%%
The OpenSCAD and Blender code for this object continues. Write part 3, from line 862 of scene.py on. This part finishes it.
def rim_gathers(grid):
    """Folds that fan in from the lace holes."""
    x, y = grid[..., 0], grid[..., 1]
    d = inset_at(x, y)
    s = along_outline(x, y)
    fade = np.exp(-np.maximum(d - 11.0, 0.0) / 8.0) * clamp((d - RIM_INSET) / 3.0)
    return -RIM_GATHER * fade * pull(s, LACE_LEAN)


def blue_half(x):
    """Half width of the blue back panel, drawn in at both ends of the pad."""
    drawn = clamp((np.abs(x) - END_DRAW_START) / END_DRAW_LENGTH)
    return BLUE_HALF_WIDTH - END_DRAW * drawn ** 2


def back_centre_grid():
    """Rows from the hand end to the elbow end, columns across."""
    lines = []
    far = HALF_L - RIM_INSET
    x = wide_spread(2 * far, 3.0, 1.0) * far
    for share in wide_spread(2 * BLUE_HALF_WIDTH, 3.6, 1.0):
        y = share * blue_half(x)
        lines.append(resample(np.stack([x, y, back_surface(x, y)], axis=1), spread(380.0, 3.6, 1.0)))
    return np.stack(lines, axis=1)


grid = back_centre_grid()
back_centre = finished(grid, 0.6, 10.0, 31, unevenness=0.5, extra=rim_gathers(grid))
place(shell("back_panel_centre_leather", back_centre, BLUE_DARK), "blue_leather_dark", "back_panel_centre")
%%
**Written instruction**
Everything from the first line above up to and including the line that contains "return BLUE_HALF_WIDTH - END_DRAW" should be printed exactly; please print only that.

**Solution for this problem**
The OpenSCAD and Blender code for this object continues. Write part 3, from line 862 of scene.py on. This part finishes it.
def rim_gathers(grid):
    """Folds that fan in from the lace holes."""
    x, y = grid[..., 0], grid[..., 1]
    d = inset_at(x, y)
    s = along_outline(x, y)
    fade = np.exp(-np.maximum(d - 11.0, 0.0) / 8.0) * clamp((d - RIM_INSET) / 3.0)
    return -RIM_GATHER * fade * pull(s, LACE_LEAN)


def blue_half(x):
    """Half width of the blue back panel, drawn in at both ends of the pad."""
    drawn = clamp((np.abs(x) - END_DRAW_START) / END_DRAW_LENGTH)
    return BLUE_HALF_WIDTH - END_DRAW * drawn ** 2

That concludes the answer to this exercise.